━━━ Supplied information ━━━

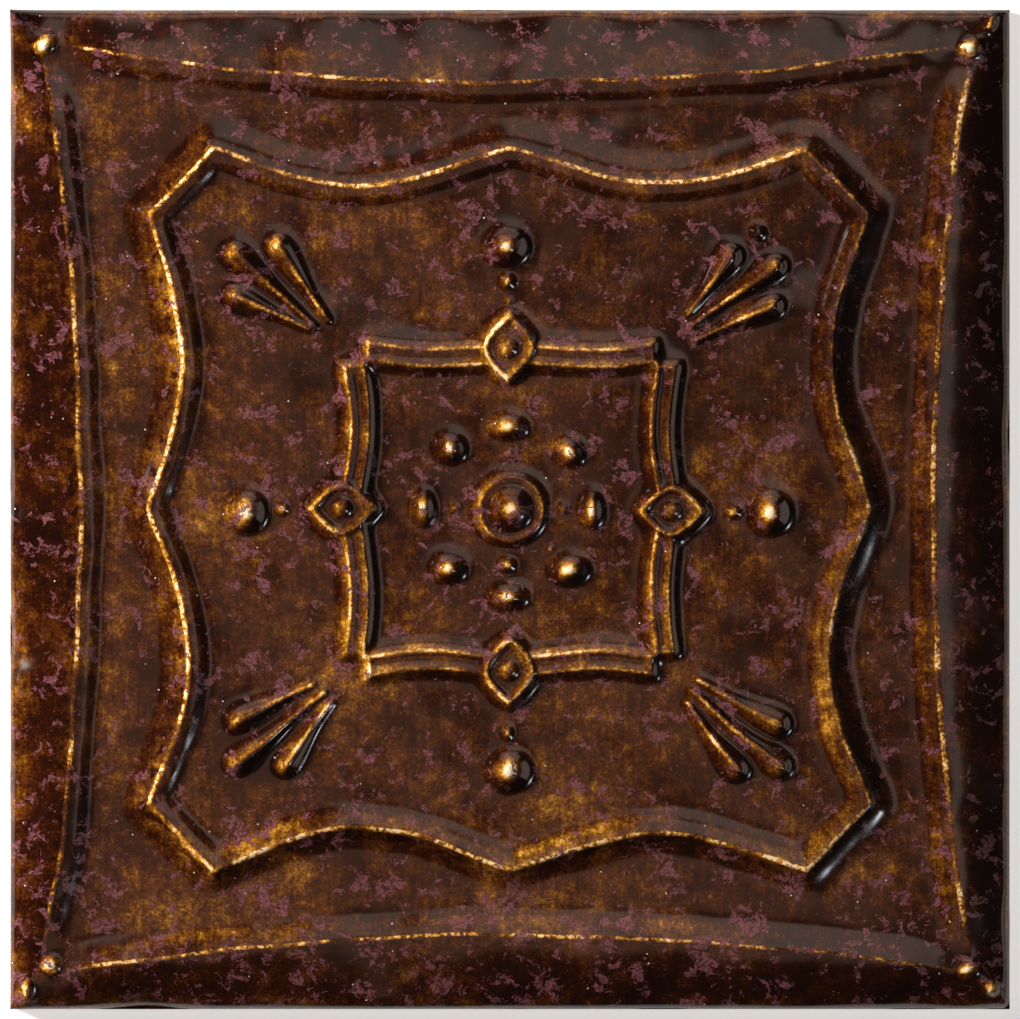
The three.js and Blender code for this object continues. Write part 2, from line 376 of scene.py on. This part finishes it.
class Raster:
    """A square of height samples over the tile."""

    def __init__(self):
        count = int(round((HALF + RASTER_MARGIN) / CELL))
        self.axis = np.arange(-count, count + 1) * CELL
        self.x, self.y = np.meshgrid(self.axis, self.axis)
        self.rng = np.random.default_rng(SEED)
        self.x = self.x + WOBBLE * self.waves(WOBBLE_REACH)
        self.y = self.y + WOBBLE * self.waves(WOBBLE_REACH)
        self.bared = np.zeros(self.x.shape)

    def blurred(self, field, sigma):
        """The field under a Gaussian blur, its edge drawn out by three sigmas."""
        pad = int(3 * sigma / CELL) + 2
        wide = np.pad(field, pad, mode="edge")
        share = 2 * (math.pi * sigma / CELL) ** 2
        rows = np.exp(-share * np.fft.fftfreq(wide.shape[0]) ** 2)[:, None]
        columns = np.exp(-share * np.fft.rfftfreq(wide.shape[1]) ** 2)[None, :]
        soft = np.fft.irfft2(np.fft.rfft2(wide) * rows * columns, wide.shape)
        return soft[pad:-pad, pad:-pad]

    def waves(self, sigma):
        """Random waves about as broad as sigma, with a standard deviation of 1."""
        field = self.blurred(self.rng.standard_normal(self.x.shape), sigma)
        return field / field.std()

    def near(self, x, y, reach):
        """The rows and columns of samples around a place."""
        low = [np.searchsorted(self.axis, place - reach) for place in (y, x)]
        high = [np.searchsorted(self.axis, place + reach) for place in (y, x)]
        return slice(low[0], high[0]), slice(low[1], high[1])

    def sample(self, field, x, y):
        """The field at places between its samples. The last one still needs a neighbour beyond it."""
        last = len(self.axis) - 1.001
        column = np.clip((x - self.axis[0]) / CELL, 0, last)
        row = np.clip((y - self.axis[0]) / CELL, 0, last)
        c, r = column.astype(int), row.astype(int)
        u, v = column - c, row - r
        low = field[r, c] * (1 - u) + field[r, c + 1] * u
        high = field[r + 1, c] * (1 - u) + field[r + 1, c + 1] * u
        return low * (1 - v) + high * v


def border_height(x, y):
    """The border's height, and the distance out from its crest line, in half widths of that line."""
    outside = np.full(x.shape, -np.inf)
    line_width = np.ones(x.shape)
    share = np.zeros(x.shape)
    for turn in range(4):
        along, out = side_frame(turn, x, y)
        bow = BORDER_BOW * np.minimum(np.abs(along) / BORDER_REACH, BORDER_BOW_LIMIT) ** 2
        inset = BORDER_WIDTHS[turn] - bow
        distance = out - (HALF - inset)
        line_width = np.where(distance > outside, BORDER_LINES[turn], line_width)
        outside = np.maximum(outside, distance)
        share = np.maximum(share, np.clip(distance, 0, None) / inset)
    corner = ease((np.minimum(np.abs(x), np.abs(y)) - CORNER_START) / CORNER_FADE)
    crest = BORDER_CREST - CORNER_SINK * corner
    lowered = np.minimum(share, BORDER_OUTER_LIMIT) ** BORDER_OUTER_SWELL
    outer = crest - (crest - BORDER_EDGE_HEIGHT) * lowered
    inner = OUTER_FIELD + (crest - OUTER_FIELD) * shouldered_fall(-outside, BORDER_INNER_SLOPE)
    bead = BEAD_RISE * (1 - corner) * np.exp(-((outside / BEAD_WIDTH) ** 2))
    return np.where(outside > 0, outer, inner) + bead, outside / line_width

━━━

● To do
Reproduce verbatim only this range: the first line of the material through the line that contains "square of height", inclusive.

● Response to this exercise
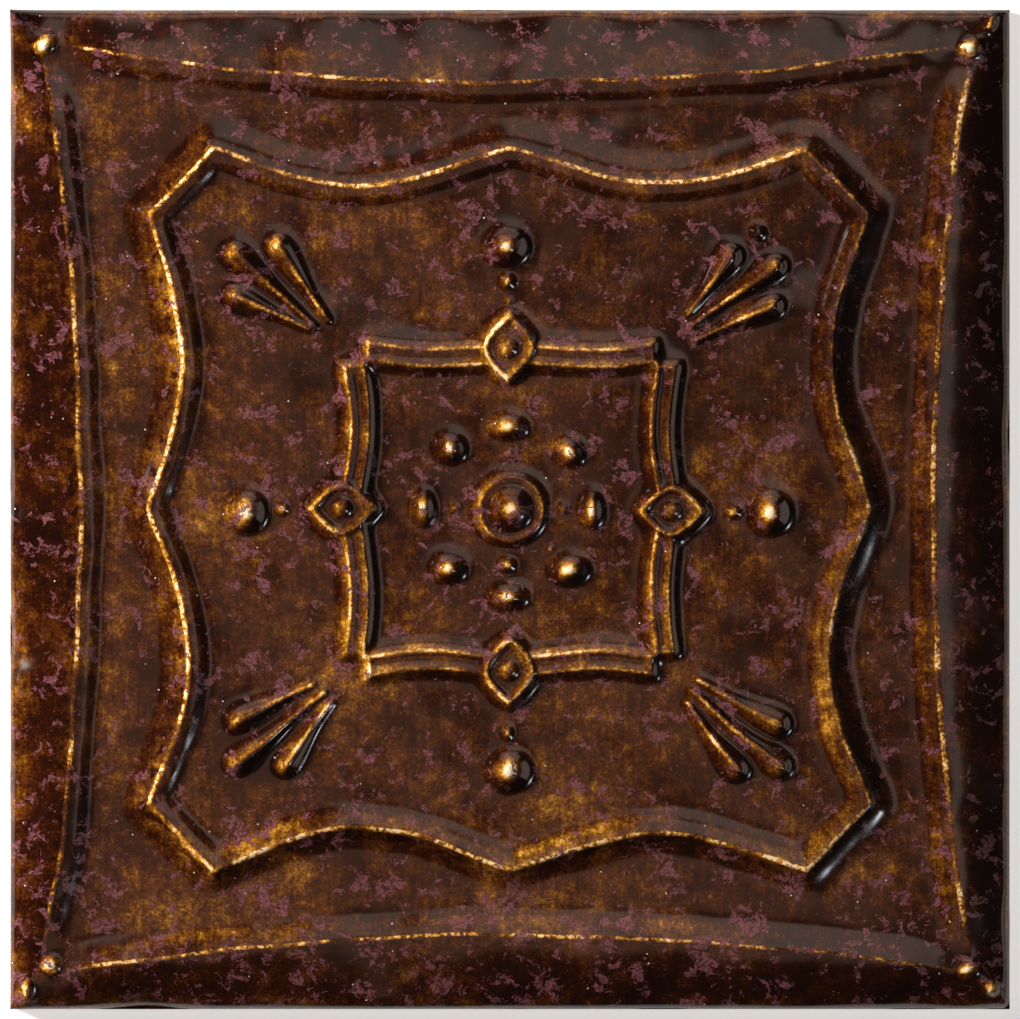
The three.js and Blender code for this object continues. Write part 2, from line 376 of scene.py on. This part finishes it.
class Raster:
    """A square of height samples over the tile."""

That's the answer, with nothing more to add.